I'm usually okay with meeting the celebrity folk. As far as I can tell, I don't embarrass myself, I don't gush, or fawn, or beg for autographs (with one notable exception: I just had to get Neil Gaiman to sign a copy of Sandman: Endless Nights during a press dinner. Couldn't resist.). Part of being a professional journalist (scoff!) is being able to play it cool.
Last night, though, was a little difficult. EW held their annual Sundance party which is, on the first Saturday of the festival, the only ticket in town. (I heard that first-hand from Jake Busey, who shared my cab to the event.) As such, it's thick to the rafters with celebs of every stripe: Paul Rudd, Kevin Bacon, Gretchen Mol, Nick Cannon (who DJed for about an hour, and wasn't bad), Parker Posey, John Cusack, and Winona Ryder. And those were just the ones I saw. And I was cool.
Until I saw him. Captain Tightpants himself, Nathan Fillion.

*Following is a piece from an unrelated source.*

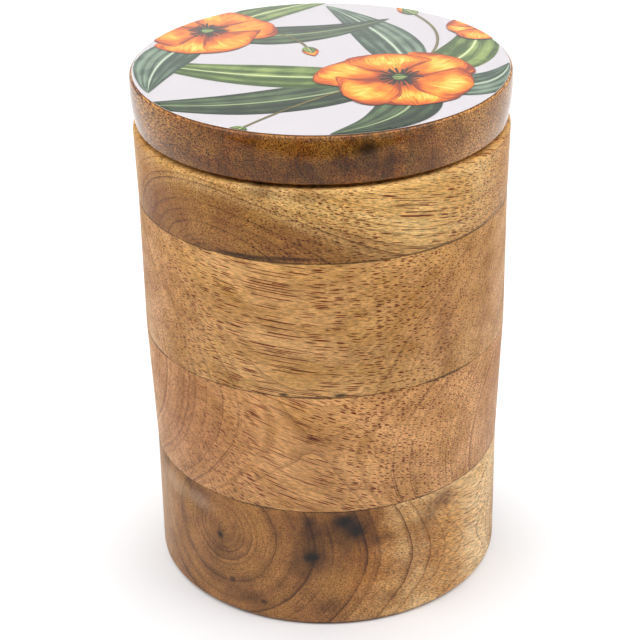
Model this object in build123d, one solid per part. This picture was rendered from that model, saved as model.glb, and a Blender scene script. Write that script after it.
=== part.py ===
from build123d import *
import os

# Wooden storage jar, turned from four blocks glued one on another, with a lift-off lid.
# Sizes are in millimetres. Z is up, and the origin is the middle of the underside.
# Every piece is turned about Z, so its outline is drawn as radius and height.

# Body
rim_radius = 57.0  # outside of the rim
waist_inset = 0.6  # the middle ring is this much narrower than the rim
foot_inset = 2.2  # the base block is this much narrower than the rim
wall = 9.5  # wood between the rim's outside and the bore
floor_thickness = 12.0
base_block_height = 41.7
lower_ring_height = 40.6
middle_ring_height = 43.4
rim_ring_height = 22.8
foot_round = 2.0
rim_round = 1.4
mouth_round = 1.0
bore_corner = 6.0  # rounding between the bore and the floor

# Lid
lid_height = 16.0
lid_overhang = 0.3  # the lid's widest place stands this far outside the rim
lid_belly_height = 10.2  # from the lid's underside to its widest place
lid_foot_inset = 1.2  # the side leans in this much from the widest place to the lower edge
lid_foot_round = 1.0
lid_gap = 1.2  # height of the shadow gap that is cut under the lid's edge
lid_gap_depth = 4.0  # how far the gap goes in from the lower edge
lid_shoulder_inset = 0.3  # the side leans in this much from the widest place to the top
lid_top_round = 0.6
print_margin = 0.7  # bare wood round the printed sheet
print_thickness = 0.3
coat_thickness = 0.6
coat_round = 0.4

# Plug under the lid
plug_height = 12.0
plug_clearance = 1.5  # room for the wood to swell in the bore
plug_round = 1.2
groove_drop = 2.6  # wood above the groove
groove_rise = 2.8  # wood below the groove
groove_depth = 3.2

# Seal in the groove
seal_clearance = 0.15  # the fins' tips are this far from the bore
seat_clearance = 0.06  # the seal is this far from the groove's floor and sides
seal_band = 1.6  # thickness of the band that the fins stand on
fin_count = 3
fin_root = 1.0
fin_tip = 0.5
fin_rise = 0.4  # how far a fin's tip stands above its root

# Places that follow from the sizes
bore_radius = rim_radius - wall
waist_radius = rim_radius - waist_inset
foot_radius = rim_radius - foot_inset
base_top = base_block_height
lower_top = base_top + lower_ring_height
middle_top = lower_top + middle_ring_height
rim_top = middle_top + rim_ring_height
lid_top = rim_top + lid_height
print_top = lid_top + print_thickness
coat_top = print_top + coat_thickness
lid_radius = rim_radius + lid_overhang
lid_foot = lid_radius - lid_foot_inset
lid_shoulder = lid_radius - lid_shoulder_inset
print_radius = lid_shoulder - print_margin
plug_radius = bore_radius - plug_clearance
plug_bottom = rim_top - plug_height
groove_top = rim_top - groove_drop
groove_bottom = plug_bottom + groove_rise
groove_floor = plug_radius - groove_depth


def turned(*corners):
    """A solid of revolution about Z. Each corner is its radius, its height and its rounding."""
    points = [(radius, 0, height) for radius, height, rounding in corners]
    outline = FilletPolyline(points, radius=[rounding for *_, rounding in corners], close=True)
    return revolve(make_face(outline), Axis.Z)


def make_base_block():
    """The bottom block, which holds the floor and the lower end of the bore."""
    return turned(
        (0, 0, 0),
        (foot_radius, 0, foot_round),
        (foot_radius, base_top, 0),
        (bore_radius, base_top, 0),
        (bore_radius, floor_thickness, bore_corner),
        (0, floor_thickness, 0),
    )


def make_ring(bottom, top, outer_bottom, outer_top, outer_round=0, inner_round=0):
    """A block of the wall, bored through, whose outside may lean."""
    return turned(
        (bore_radius, bottom, 0),
        (outer_bottom, bottom, 0),
        (outer_top, top, outer_round),
        (bore_radius, top, inner_round),
    )


def make_lid_disc():
    """The lid's wooden disc: a bulging side, and a shadow gap cut under its edge, inside which it rests."""
    foot = (lid_foot, 0, rim_top + lid_gap)
    belly = (lid_radius, 0, rim_top + lid_belly_height)
    shoulder = (lid_shoulder, 0, lid_top)
    step = lid_foot - lid_gap_depth
    underside = ((0, 0, rim_top), (step, 0, rim_top), (step, 0, rim_top + lid_gap))
    outline = Polyline(shoulder, (0, 0, lid_top), *underside, foot)
    outline += ThreePointArc(foot, belly, shoulder)
    face = make_face(outline)
    for corner, rounding in ((foot, lid_foot_round), (shoulder, lid_top_round)):
        face = fillet(face.vertices().sort_by_distance(corner)[0], rounding)
    return revolve(face, Axis.Z)


def make_print_sheet():
    """The printed sheet on the disc."""
    return turned(
        (0, lid_top, 0),
        (print_radius, lid_top, 0),
        (print_radius, print_top, 0),
        (0, print_top, 0),
    )


def make_clear_coat():
    """The clear resin over the print."""
    return turned(
        (0, print_top, 0),
        (print_radius, print_top, 0),
        (print_radius, coat_top, coat_round),
        (0, coat_top, 0),
    )


def make_lid_plug():
    """The disc under the lid that drops into the mouth, with a groove for the seal."""
    return turned(
        (0, plug_bottom, 0),
        (plug_radius, plug_bottom, plug_round),
        (plug_radius, groove_bottom, 0),
        (groove_floor, groove_bottom, 0),
        (groove_floor, groove_top, 0),
        (plug_radius, groove_top, 0),
        (plug_radius, rim_top, 0),
        (0, rim_top, 0),
    )


def make_seal_ring():
    """The silicone ring: a band that sits in the groove, with fins that reach for the bore."""
    inner = groove_floor + seat_clearance
    band = inner + seal_band
    tip = bore_radius - seal_clearance
    bottom = groove_bottom + seat_clearance
    top = groove_top - seat_clearance
    pitch = (top - bottom) / fin_count
    corners = [(inner, bottom, 0), (band, bottom, 0)]
    for number in range(fin_count):
        root = bottom + (number + 0.5) * pitch
        corners += [
            (band, root - fin_root / 2, 0),
            (tip, root - fin_tip / 2 + fin_rise, 0),
            (tip, root + fin_tip / 2 + fin_rise, 0),
            (band, root + fin_root / 2, 0),
        ]
    corners += [(band, top, 0), (inner, top, 0)]
    return turned(*corners)


parts = {
    "base_block": make_base_block(),
    "lower_ring": make_ring(base_top, lower_top, foot_radius, waist_radius),
    "middle_ring": make_ring(lower_top, middle_top, waist_radius, waist_radius),
    "rim_ring": make_ring(middle_top, rim_top, waist_radius, rim_radius, rim_round, mouth_round),
    "lid_disc": make_lid_disc(),
    "lid_plug": make_lid_plug(),
    "seal_ring": make_seal_ring(),
    "print_sheet": make_print_sheet(),
    "clear_coat": make_clear_coat(),
}

os.makedirs("parts", exist_ok=True)
for name, solid in parts.items():
    export_step(solid, f"parts/{name}.step")
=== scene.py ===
# %% [markdown]
# # A turned mango wood storage jar
# The jar is four blocks of wood, glued one on another, turned on a lathe and bored out, with a lid that
# drops into the mouth on a plug. The CAD model gives every piece its place and size. This script gives
# each one its worked surface, its grain and its finish. Lengths are in metres where no comment says
# millimetres, and Z is up.

import math
import random
import bmesh
import bpy
from mathutils import Euler, Matrix, Vector, noise


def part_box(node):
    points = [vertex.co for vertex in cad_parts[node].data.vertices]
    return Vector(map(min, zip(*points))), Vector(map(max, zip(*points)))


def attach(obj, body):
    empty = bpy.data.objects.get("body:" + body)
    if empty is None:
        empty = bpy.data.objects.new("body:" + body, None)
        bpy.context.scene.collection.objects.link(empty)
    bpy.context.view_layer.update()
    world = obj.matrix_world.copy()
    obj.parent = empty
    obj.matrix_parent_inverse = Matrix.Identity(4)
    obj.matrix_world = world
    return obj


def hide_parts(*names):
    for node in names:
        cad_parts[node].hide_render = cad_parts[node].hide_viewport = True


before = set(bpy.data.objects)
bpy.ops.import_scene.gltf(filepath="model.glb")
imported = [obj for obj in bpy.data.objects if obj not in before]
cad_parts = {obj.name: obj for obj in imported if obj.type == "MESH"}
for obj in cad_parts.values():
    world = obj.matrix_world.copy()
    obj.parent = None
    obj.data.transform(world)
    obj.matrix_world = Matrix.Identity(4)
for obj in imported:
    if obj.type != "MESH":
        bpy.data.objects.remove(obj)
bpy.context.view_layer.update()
MM = 0.001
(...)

I'm a big Firefly fan, see. Huge. Not that I bought myself a brown trenchcoat and ran around practicing my Chinese profanity, but I thought Joss Whedon's aborted Fox show was some heady televisioning. I reviewed the DVD set when it came out. I pushed for us to do some serious Serenity coverage when the film was being released—two separate feature stories, one on Joss and his cult following, another on Fillion himself.
So I'm doing a lap through the super-crowded party, and he's in the corner, dancing his chisled head off. (Okay, yes, I've got a teensy bit of a man-crush on him. Shut up.) My friend and coworker Whitney was talking to Elisabeth Banks' husband (still unclear on how they got to be buddies, but doesn't really matter...although I got to meet Elisabeth, who was really sweet), who asked "Hey, have you met Nathan? He's a good guy, lemme go get him."
He ambles over and talks with us for a good 10 minutes, the usual actor-journalist-festival conversation: What are you working on, Do you have a film here, Have you seen anything good, When do you fly out, etc. Super-nice guy. I decided to continue my lap, and leave him to his reverie. As we were shaking hands good-bye, I leaned in and told him "Hey, I'm one of the original EW Browncoats. It was really good to meet you."
And when I said that, his already-friendly face shifted a little, and got, I dunno, sincere. He pulled my hand a little closer and said, "Aw, man. Thanks for that. That really means a lot to me."
Best Sundance moment so far, hands down. Almost makes the skull-crushing hangover worth it.